Directions for this task - Begin with the line that contains "left_tyre, left_rim = front_wheel()" and continue down through the line that contains "record = json.load(file)"; reproduce those lines exactly and only those.
** begin Data extract **
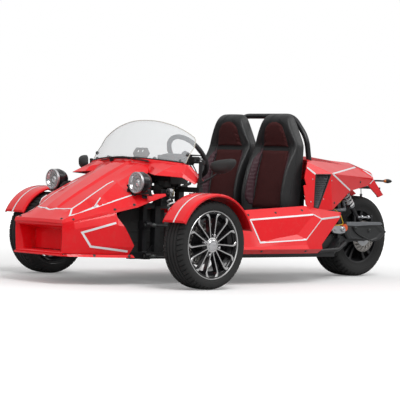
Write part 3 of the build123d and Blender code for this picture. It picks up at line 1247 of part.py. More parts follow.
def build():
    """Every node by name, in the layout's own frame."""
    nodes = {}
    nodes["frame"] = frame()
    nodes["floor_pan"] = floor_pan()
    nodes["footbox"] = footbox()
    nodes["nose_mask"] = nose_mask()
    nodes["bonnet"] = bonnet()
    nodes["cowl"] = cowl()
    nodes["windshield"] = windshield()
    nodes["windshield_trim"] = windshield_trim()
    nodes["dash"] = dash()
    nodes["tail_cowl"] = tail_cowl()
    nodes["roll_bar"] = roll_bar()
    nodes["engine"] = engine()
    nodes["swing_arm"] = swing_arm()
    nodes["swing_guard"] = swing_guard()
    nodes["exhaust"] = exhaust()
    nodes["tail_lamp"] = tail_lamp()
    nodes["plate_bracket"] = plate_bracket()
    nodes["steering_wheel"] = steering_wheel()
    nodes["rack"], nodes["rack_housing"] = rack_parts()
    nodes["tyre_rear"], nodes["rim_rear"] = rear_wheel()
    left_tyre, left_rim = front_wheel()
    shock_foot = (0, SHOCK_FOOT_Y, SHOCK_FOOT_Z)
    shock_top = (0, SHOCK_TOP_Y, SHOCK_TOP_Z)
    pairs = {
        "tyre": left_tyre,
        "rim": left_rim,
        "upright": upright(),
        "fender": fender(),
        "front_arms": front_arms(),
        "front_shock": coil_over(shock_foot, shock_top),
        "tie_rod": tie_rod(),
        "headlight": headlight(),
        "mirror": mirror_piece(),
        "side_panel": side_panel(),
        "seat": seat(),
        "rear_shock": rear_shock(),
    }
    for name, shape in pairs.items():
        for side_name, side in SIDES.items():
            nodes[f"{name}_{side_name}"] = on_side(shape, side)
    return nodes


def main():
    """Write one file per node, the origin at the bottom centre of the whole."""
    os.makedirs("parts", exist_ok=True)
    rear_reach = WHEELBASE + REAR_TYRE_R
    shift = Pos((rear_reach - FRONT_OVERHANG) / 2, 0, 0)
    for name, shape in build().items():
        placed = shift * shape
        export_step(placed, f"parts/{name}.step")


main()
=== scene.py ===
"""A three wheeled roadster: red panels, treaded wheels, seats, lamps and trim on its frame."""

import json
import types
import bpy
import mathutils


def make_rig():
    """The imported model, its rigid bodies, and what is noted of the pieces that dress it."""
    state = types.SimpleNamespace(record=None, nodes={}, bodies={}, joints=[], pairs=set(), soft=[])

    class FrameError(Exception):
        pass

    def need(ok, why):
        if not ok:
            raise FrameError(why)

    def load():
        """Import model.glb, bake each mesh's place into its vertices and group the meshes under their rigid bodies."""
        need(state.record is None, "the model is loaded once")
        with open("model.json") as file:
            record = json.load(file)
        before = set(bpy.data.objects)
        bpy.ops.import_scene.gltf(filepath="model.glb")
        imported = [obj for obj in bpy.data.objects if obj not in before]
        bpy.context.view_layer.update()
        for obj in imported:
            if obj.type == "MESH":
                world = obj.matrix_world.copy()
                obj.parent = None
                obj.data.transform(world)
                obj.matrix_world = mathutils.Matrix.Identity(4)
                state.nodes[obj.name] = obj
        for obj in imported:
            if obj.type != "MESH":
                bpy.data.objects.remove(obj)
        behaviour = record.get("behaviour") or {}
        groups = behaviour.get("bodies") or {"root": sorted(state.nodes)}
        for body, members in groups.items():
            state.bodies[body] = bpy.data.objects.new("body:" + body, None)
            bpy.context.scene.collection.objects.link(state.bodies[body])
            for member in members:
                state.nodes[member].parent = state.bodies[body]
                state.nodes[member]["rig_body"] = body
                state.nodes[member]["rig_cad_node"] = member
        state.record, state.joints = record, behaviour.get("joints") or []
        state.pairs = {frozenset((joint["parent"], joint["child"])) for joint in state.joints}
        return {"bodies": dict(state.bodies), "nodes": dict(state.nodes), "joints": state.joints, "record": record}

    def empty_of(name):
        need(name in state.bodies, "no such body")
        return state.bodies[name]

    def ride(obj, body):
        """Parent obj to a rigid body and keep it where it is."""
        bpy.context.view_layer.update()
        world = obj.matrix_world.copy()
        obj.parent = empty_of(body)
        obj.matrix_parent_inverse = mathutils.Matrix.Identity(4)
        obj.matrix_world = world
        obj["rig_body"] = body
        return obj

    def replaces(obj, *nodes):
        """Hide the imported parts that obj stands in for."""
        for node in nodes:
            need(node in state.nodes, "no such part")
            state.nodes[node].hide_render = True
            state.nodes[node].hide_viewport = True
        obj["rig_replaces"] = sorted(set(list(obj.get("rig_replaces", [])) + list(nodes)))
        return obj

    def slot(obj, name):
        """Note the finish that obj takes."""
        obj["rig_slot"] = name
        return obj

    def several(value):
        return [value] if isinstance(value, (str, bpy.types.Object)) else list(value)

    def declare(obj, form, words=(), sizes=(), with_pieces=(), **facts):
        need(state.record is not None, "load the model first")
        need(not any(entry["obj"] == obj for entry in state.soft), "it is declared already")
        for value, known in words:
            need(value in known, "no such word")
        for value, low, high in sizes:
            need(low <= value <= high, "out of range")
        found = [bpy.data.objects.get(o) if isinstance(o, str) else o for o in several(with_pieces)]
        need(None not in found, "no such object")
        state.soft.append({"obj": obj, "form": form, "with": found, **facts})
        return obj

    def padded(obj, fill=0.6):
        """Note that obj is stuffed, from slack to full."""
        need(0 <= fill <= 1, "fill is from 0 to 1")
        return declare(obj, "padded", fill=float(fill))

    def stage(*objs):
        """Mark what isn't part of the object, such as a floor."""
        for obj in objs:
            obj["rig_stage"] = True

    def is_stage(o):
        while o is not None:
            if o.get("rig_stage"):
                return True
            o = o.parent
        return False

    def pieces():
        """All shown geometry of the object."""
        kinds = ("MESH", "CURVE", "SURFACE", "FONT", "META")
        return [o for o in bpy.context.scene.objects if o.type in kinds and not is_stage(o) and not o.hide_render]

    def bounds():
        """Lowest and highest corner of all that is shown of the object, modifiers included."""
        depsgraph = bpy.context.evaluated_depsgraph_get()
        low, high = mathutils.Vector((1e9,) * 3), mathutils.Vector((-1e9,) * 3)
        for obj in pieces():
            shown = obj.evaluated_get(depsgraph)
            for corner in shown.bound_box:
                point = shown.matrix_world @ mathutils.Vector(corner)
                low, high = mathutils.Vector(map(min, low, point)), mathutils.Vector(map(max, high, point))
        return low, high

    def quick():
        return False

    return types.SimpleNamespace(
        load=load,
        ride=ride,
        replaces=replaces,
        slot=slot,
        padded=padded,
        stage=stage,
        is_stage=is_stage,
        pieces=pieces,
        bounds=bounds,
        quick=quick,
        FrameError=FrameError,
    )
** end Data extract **
The solution -
    left_tyre, left_rim = front_wheel()
    shock_foot = (0, SHOCK_FOOT_Y, SHOCK_FOOT_Z)
    shock_top = (0, SHOCK_TOP_Y, SHOCK_TOP_Z)
    pairs = {
        "tyre": left_tyre,
        "rim": left_rim,
        "upright": upright(),
        "fender": fender(),
        "front_arms": front_arms(),
        "front_shock": coil_over(shock_foot, shock_top),
        "tie_rod": tie_rod(),
        "headlight": headlight(),
        "mirror": mirror_piece(),
        "side_panel": side_panel(),
        "seat": seat(),
        "rear_shock": rear_shock(),
    }
    for name, shape in pairs.items():
        for side_name, side in SIDES.items():
            nodes[f"{name}_{side_name}"] = on_side(shape, side)
    return nodes


def main():
    """Write one file per node, the origin at the bottom centre of the whole."""
    os.makedirs("parts", exist_ok=True)
    rear_reach = WHEELBASE + REAR_TYRE_R
    shift = Pos((rear_reach - FRONT_OVERHANG) / 2, 0, 0)
    for name, shape in build().items():
        placed = shift * shape
        export_step(placed, f"parts/{name}.step")


main()
=== scene.py ===
"""A three wheeled roadster: red panels, treaded wheels, seats, lamps and trim on its frame."""

import json
import types
import bpy
import mathutils


def make_rig():
    """The imported model, its rigid bodies, and what is noted of the pieces that dress it."""
    state = types.SimpleNamespace(record=None, nodes={}, bodies={}, joints=[], pairs=set(), soft=[])

    class FrameError(Exception):
        pass

    def need(ok, why):
        if not ok:
            raise FrameError(why)

    def load():
        """Import model.glb, bake each mesh's place into its vertices and group the meshes under their rigid bodies."""
        need(state.record is None, "the model is loaded once")
        with open("model.json") as file:
            record = json.load(file)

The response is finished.